Set exercise ->
Extract, unchanged, every line from the top of the material below through the line with "end plate, folded", and no more.
# Start of Information shown
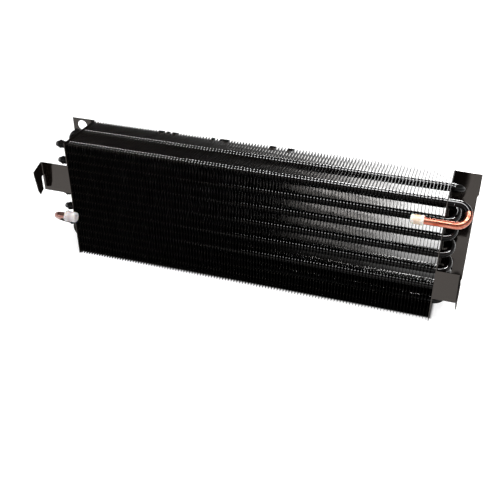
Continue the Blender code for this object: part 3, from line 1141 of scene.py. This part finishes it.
@dataclass
class EndPlate:
    """One end plate, folded from a single sheet: web, back flange, front bracket and hook."""

    end: End
    node: str
    pattern: Pattern
    back_gap: float = 0.4 * MM
    front: float = -0.6 * MM
    fold: float = 1.0 * MM
    fold_steps: int = 8
    flange_width: float = 36.8 * MM
    bracket_width: float = 43.8 * MM
    bracket_drop: float = 35.6 * MM
    bracket_height: float = 44.6 * MM
    hook_reach: float = 23.0 * MM
    hook_lean: float = 1.6 * MM
    hook_slot: float = 4.6 * MM
    hook_neck: float = 20.0 * MM
    hook_shoulder: float = 6.0 * MM
    hook_point: float = 3.0 * MM
    hook_fold: float = 1.6 * MM
    hook_corner: float = 0.2 * MM
    hook_waist: float = 0.2
    hook_barb: float = 0.38
    slot_slope: float = 2.0 * MM
    lip_depth: float = 19.0 * MM
    lip_taper: float = 8.0 * MM
    # The right flange's lower corner: how wide and how tall it is cut.
    chamfer: Point = (6.5 * MM, 26.0 * MM)
    # The right flange's outer edge: how far it steps in, and from where to where below the top.
    step: Triple = (1.6 * MM, 30.5 * MM, 34.0 * MM)
    # The hanging hole: its distance from the outer edge and from the top, and its radius.
    hole: Triple = (15.4 * MM, 10.8 * MM, 8.0 * MM)
    hole_gap: float = 0.3 * MM
    edge: float = 0.3 * MM
    sheet: float = field(init=False)
    top: float = field(init=False)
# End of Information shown
Solution for this task ->
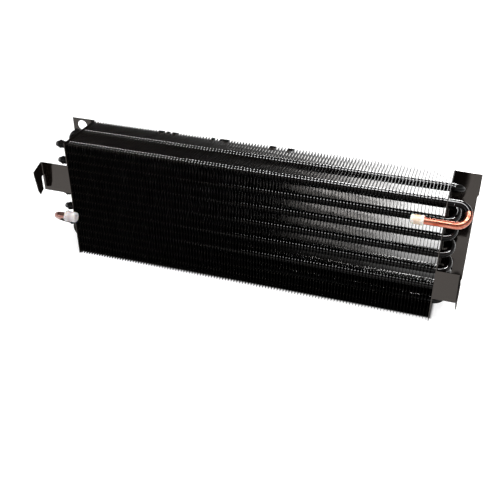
Continue the Blender code for this object: part 3, from line 1141 of scene.py. This part finishes it.
@dataclass
class EndPlate:
    """One end plate, folded from a single sheet: web, back flange, front bracket and hook."""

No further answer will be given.